Le boîtier mesure 38mm de diamètre, une taille unisexe. Parce que ça aussi c’est un détail que j’apprécie: la silhouette androgyne de la J12 qui peut être portée par une femme comme par un homme. La preuve, la première fois que j’ai croisé son chemin en 2000, elle était au bras d’un garçon. Son allure est unique, elle ne rentre dans aucune case. Ce n’est pas une montre sportive bien qu’elle en possède l’esprit, ni une montre de plongée bien qu’elle soit étanche jusqu’à 200m de profondeur, et encore moins une montre classique bien qu’avec le temps elle soit devenue un classique. A l’aise dans toutes les situations, elle se marie merveilleusement bien avec une tenue formelle telle qu’un tailleur – vêtement introuvable dans mon armoire – mais je préfère l’associer à une petite robe en coton blanc toute simple ou un short en jean et des Stan Smith.
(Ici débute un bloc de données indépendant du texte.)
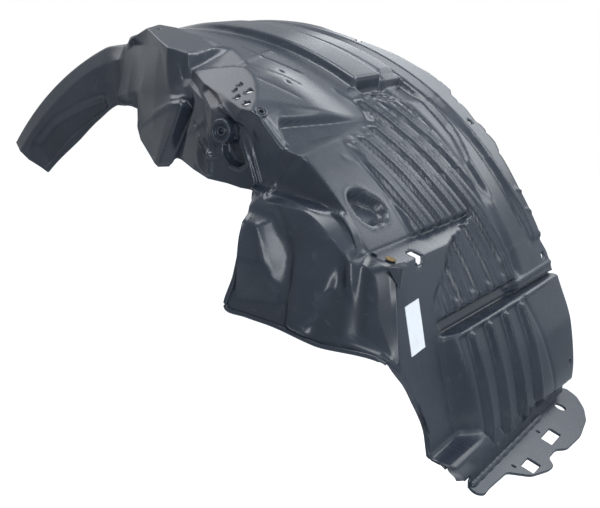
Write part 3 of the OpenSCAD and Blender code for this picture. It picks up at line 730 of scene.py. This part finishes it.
def lathe(name, profile, segments=48):
    """Turned shape about +Z from (radius, height) pairs in millimetres."""
    verts, faces = [], []
    for k in range(segments):
        a = 2 * math.pi * k / segments
        verts += [(p * math.cos(a) / 1000, p * math.sin(a) / 1000, h / 1000) for p, h in profile]
    n = len(profile)
    for k in range(segments):
        for i in range(n - 1):
            a, b = k * n + i, (k + 1) % segments * n + i
            faces.append((a, b, b + 1, a + 1))
    return mesh_object(name, verts, faces)


def place(obj, origin, z_axis, x_hint=(1, 0, 0)):
    """Moves the mesh so that its own origin and +Z go to a point about the axle and a direction."""
    z = Vector(z_axis).normalized()
    x = Vector(x_hint)
    x = (x - z * x.dot(z)).normalized()
    y = z.cross(x)
    m = Matrix((x, y, z)).transposed().to_4x4()
    m.translation = Vector(to_row(origin))
    obj.data.transform(m)
    obj.data.update()
    return obj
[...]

L’année dernière, la J12 a fêté son dix-neuvième anniversaire, l’occasion pour Arnaud Chastaingt, le Directeur du Studio de Création Horlogerie Chanel depuis 2013, de modifier quelques détails ici et là, de la faire “changer sans changer” comme il le dit si bien. En mettant la nouvelle et l’ancienne côte-à-côte, on peut détecter ces petites transformations. Personnellement, je la trouve encore plus raffinée (comme si c’était possible), plus aboutie peut-être. Mais ce qui est important à mes yeux, amatrice d’horlogerie oblige, c’est le nouveau cœur qui anime ses fonctionnalités que j’estime essentielles (les heures, minutes, secondes au centre et la date à 4h30: je n’ai besoin de rien d’autre), le calibre 12.1 de manufacture qui délivre 70 heures de réserve de marche. Et 70 heures, quand la majorité des montres tourne autour de 42 heures, quand on a des enfants et qu’on vit comme un bolide lancé à pleine vitesse entre les repas, la sortie de crèche, les devoirs, le bain, c’est un luxe dont je ne veux plus jamais me passer.
Je fête mes 45 ans dans quelques mois et je sais déjà ce que je vais réclamer comme cadeau d’anniversaire.